The refugees follow more than half a million fellow Rohingya who have emptied out of northern Rakhine in a single month, fleeing an army crackdown and communal violence the UN says amounts to “ethnic cleansing”.
The journey to Bangladesh is fraught with danger for the stateless Muslim minority, who have faced decades of systematic oppression in mainly Buddhist Myanmar.
After fleeing burning villages they say were set alight by soldiers and Buddhist mobs, more than one hundred Rohingya have drowned in the scramble to cross the Naf river that divides the two countries.
The latest boat capsize on Thursday has left some 60 feared dead, with 23 bodies – mainly of children – brought to shore as dozens more remain missing.
The crowds building up along Rakhine’s coast hail from the same inland area – Buthidaung township, west of the Mayu mountain range – as many of those who perished in the boat tragedy.
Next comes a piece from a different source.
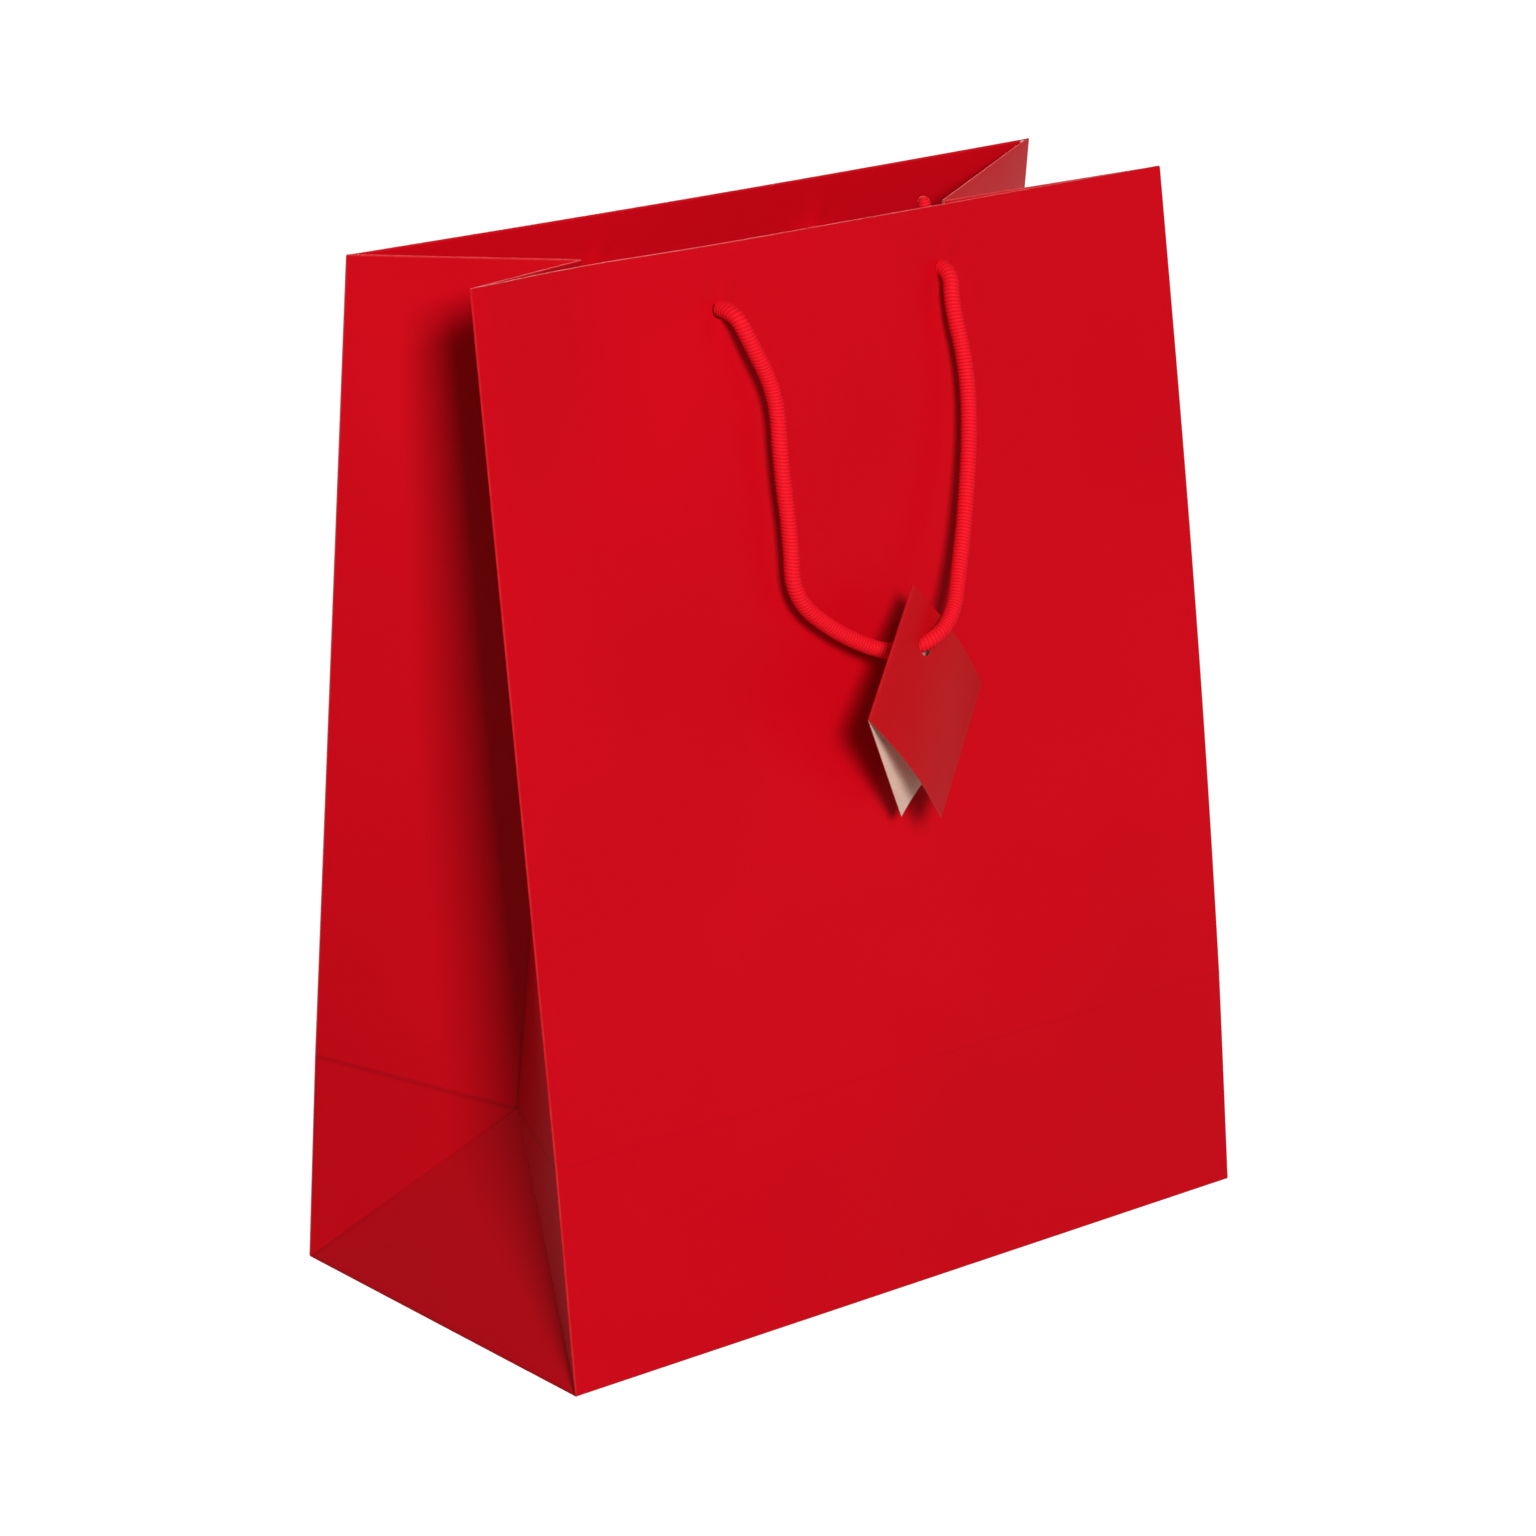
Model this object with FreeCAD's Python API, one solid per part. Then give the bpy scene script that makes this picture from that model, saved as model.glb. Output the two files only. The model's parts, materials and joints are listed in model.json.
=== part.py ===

“Starting on Tuesday, they left their region, claiming that they felt insecure to remain because they were now living in a sparsely populated area, as most of their relatives had left for Bangladesh,” the state-run Global New Light of Myanmar reported.
More than half had gathered on a beach near Lay Yin Kwin village, the report said, with photos of women and children clustered together on the sand as security officers looked on.
It was not clear if or how they would complete the journey to Bangladesh, where the unprecedented influx of refugees has unfurled a separate humanitarian crisis as aid groups struggle to meet their vast needs.
The report said officials tried to assure the Rohingya of their safety in Myanmar but villagers said they “would still like to go to Bangladesh of their own accord.”
The UN has previously reported that increasingly isolated Muslim communities in Rakhine are receiving regular threats from local Rakhine Buddhists to leave the area.
They have also been cut off from crucial humanitarian aid since August 25, when Rohingya militant raids triggered the military backlash that plunged the region into crisis.
Myanmar denies ethnic cleansing is under way and instead blames Rohingya militants for the violence, which has also displaced tens of thousands of ethnic Rakhine Buddhists and Hindus.
The unrest has inflamed already blistering religious tensions and fuelled a dizzying array of claims and counterclaims from different ethnic groups.
The Muslim Rohingya have been the target of especially acute loathing in Myanmar, where they are denied citizenship and are instead branded “Bengalis” – or illegal migrants who do not belong in the Buddhist-majority country.